European Union Employment. The Court of Justice of the European Union made a preliminary ruling concerning the interpretation of arts 1 and 8 of Directive (EC) 2008-94 of the European Parliament and of the Council of 22 October 2008 (on the protection of employees in the event of the insolvency of their employer). The request had been made in proceedings between Mr Hogan and other former employees of Waterford Crystal Ltd (Waterford Crystal), the plaintiffs in the main proceedings, and the Minister for Social and Family Affairs, Ireland and the Attorney General concerning the transposition of that Directive.

Associata ACCEPT v Consilul National pentru Combaterea Discriminarii

European union Employment. The Court of Justice of the European Union made a preliminary ruling concerning the interpretation of arts 2(2)(a), 10(1) and 17 of Council Directive (EC) 2000-78 (establishing a general framework for equal treatment in employment and occupation). The reference had been made in proceedings between Asociaia ACCEPT (Accept) and the Consiliul National pentru Combaterea Discriminarii (National Council for Combatting Discrimination) (CNCD), concerning its decision partially dismissing a complaint lodged following public statements, made by a person who presented himself as and was considered by public opinion to play a leading role in a professional football club, ruling out the recruitment by that club of a footballer presented as being a homosexual.

Cheshire East Borough Council v Secretary of State for Communities and Local Government and others

Town and country planning Permission for development. The first defendant Secretary of State overturned the claimant local authority's refusal of outline planning permission for the erection of up to 269 dwellings and associated works. The claimant sought the quashing of the decision on prematurity grounds. The Administrative Court, in dismissing the claim, held that the Secretary of State had not failed to take into account a material consideration, misunderstood a relevant policy or given inadequate reasons.

*Uprichard v Scottish Ministers and another

Town and country planning District plan. The Supreme Court, determining an appeal from the Inner House, Court of Session, held that the appellant's objections to the validity of a structure plan submitted by the planing authority responsible for Fife and, in particular St Andrews, had been adequately considered by the first respondent Scottish Ministers, and the Ministers had given adequate reasons for rejecting the objections.

R (on the application of Catt) v Brighton & Hove City Council

Town and Country Planning Development consent. The defendant local planning authority granted development consent based on an Environmental Impact Assessment screening process that had been conducted in June 2011. The claimant opposed the grant of development consent for nearby land. The claimant contended that the June 2011 screening process had been flawed. The authority admitted to conducting a flawed process and carried out a second screening process that also concluded that the development was not an EIA development. In December 2012, two subsequent planning permissions were granted in respect of the same site. These subsequent permissions had been based on screening processes conducted in August 2012 and November 2012. The claimant issued two applications for judicial review, one concerning the August 2011 permission and the other concerning the two permissions granted in 2012. The essence of both claims was that the screening opinions had been unlawful.
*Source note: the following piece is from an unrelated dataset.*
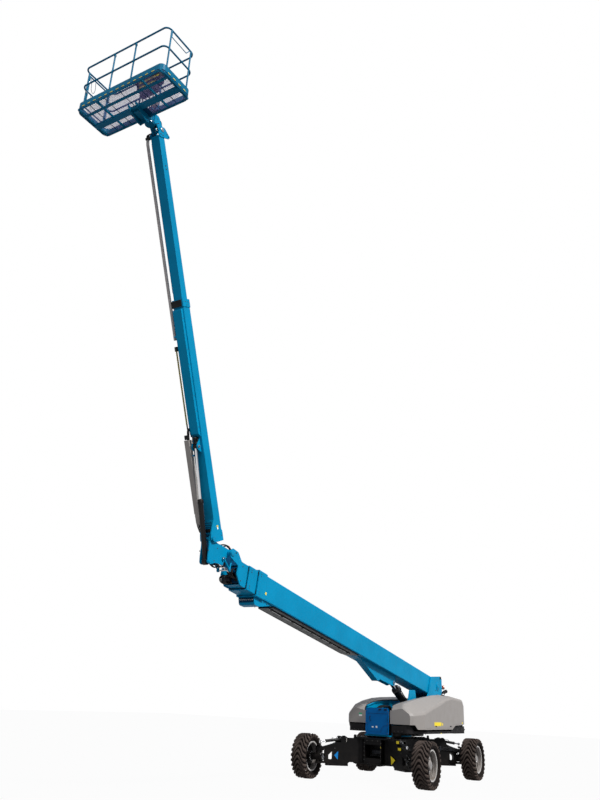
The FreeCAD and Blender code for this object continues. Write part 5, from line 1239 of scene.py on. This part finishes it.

Aside from the admitted flaws in the June 2011 screening process, the Administrative Court held that the authority had otherwise conducted impeccable screening processes and the claim for judicial review in respect of the December 2012 permissions would be dismissed. Further, although the August 2011 permission had been granted unlawfully and the second screening opinion could not remedy a flawed process. In the circumstances of the instant case, the court would not exercise its discretion to quash the August 2011 planning permission.

R (on the application of NR) v Local Government Ombudsman

Education Local education authority. The claimant was the mother of a child who had significant special educational needs. Between November 2006 and November 2007, the local authority responsible for providing for the child's education had failed to provide any education at all. Thereafter, the local authority offered a placement at an unsuitable school. The claimant appealed to the Special Educational Needs and Disability Tribunal and the authority was ordered to provide a placement at a suitable school at considerable cost. Following a reference to the Local Government Ombudsman, compensation of 7,000 was offered for the missed education. The ombudsman claimed not to have the jurisdiction to investigate the failure to initially provide for a suitable school in the child's statement of special educational needs. The claimant issued judicial review proceedings, claiming, inter alia, that the ombudsman had not followed guidance in quantifying the award of compensation. The Administrative Court held that the ombudsman had taken into account all relevant considerations when considering the award of compensation. As there had been no challenge on rationality grounds, it would not interfere with the ombudsman's decision on the appropriate compensatory award. Furthermore, the Administrative Court applied established law to hold that the ombudsman did not have the jurisdiction to investigate the decision to name an inappropriate school in the statement of special educational needs.

Re N (Children) (care proceedings: jurisdiction of court)

Family proceedings Orders in family proceedings. The appellant mother was convicted of child cruelty and her children were taken into local authority care. The mother challenged the interim care order in respect of the three youngest children on the basis that the court had had no jurisdiction because the three youngest children had not been habitually resident in the jurisdiction on the date of the commencement of the proceedings. The judge dismissed that claim on the basis, inter alia, that the children had been habitually resident in the jurisdiction. The Court of Appeal, Civil Division, dismissed the appeal as the judge had arrived at a conclusion which had been plainly right.

Elliott and others v Secretary of State for Communities and Local Government

Town and Country Planning Permission for development. The claimants applied for judicial review of the defendant Secretary of State's decision to grant planning permission for a regeneration scheme at Crystal Palace on the basis, inter alia, that the application had not been properly constituted. The judge dismissed that claim and the claimants appealed. The Court of Appeal dismissed the claimants' appeal as the application had been properly constituted and the Secretary of State had been entitled to grant planning permission.